Rainmaking

Everything About Fiction You Never Wanted to Know.

The conman represents that he (or he and his crew) can cause something to happen, for a fee, that will greatly benefit The Mark.

Actually, the event will take place or it will not. The conman has nothing to do with it. If the desired result does not come about, the most common play is to claim that what is needed is more money from the mark.

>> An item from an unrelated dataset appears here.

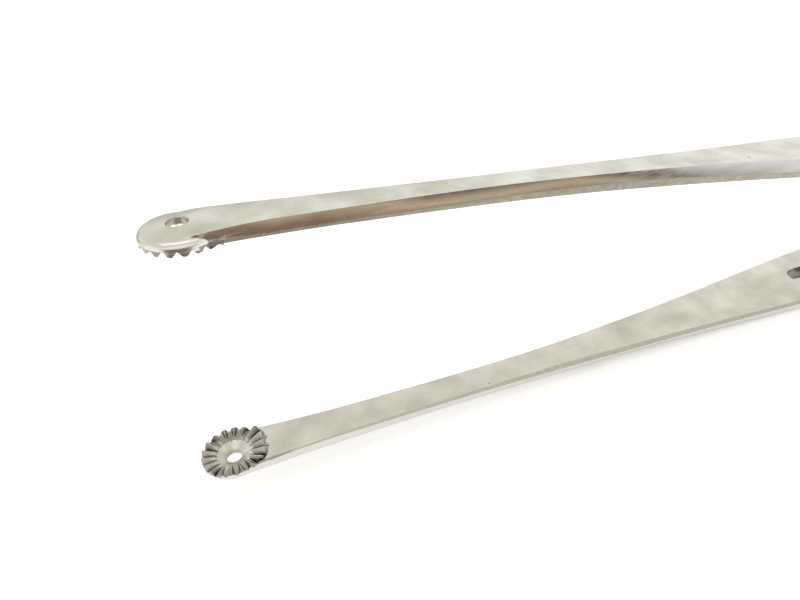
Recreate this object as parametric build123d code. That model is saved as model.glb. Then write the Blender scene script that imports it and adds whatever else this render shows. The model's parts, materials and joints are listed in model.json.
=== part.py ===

Examples of Rainmaking include:

Comic Books

  • In an amusing reversal, The Rainmaker of PS238 is an actual mutant with the fairly lame power of making it rain or stop raining. He tries to make a living as a, well, rainmaker, but because of the countless frauds who have gone before him, nobody will pay him up front, and most of the time they turn out to be unwilling or unable to pay him afterwards - and as he puts it, he can't hardly pull the rain back outta the ground.

Literature

  • The Rainmaker (not the John Grisham one) has this as its central premise.
  • The Rainmaker (the John Grisham one) is a term in legal practice, though informal, for someone taking a case that seems all but worthless and making it pay out. A lot. The title rainmaker in the novel, Rudy Baylor, takes a case from two folks living on disability (a couple hundred a month) and wins the case for fifty million dollars. Hence, he took a drought (poor folks case) and made it rain money!.
    • This is of course the total inverse of the trope. Rudy makes it clear to his clients that he might lose, does not charge them any money, delivers the desired result and ends up broke anyway since the millions of dollars will never be paid out due to the insurance company declaring bankruptcy and he will never see his share of it.

Live-Action TV

  • In Season 3 of The Wire, a state senator solicits money from a drug dealer to be used to "grease the wheels" for getting a federal grant. The state senator just plain keeps the money, and the grant goes to whoever it would have gone to anyway.
  • The Twilight Zone episode "Mr. Garrity and the Graves" featured a con artist who claimed he could raise the dead. After "showing off" his work (with an assistant), he then offered to "reverse" it if the townsfolk paid him more. They did so, since everyone in the town's cemetery but one had died violently. In a Karmic Twist Ending, at the end, the con artist left... without realizing that he really had raised the dead, now en route to town.
  • In the episode "A Single Drop of Rain" of Quantum Leap, Sam leaps into the life of a travelling "rain maker" (who is, in fact, a con man) visiting a drought-stricken farming community. Sam decides to combine his knowledge of future cloudseeding techniques with an afternoon of yelling at God that He owes Sam big time, resulting in a beneficial downpour.

Real Life

  • Real Life example: Corrupt Church leaders, particularly televangelists, will often promise to cause miracles for or bring good fortune, wealth, and/or happiness to anybody who donates money to their church which, of course, they keep to spend on things like a $23,000 toilet. This is frequently done with The Shill acting as a benefactor of a supposed miracle, such as sitting in a wheelchair then suddenly standing up and walking, when they never needed the wheelchair in the first place.
  • A popular joke among NASCAR fans and broadcasters goes: "If your area is experiencing an extended drought, just build a racetrack and invite the NASCAR Sprint Cup Series to town." This is due to the unusually high number of rainouts NASCAR has had in recent years.[when?]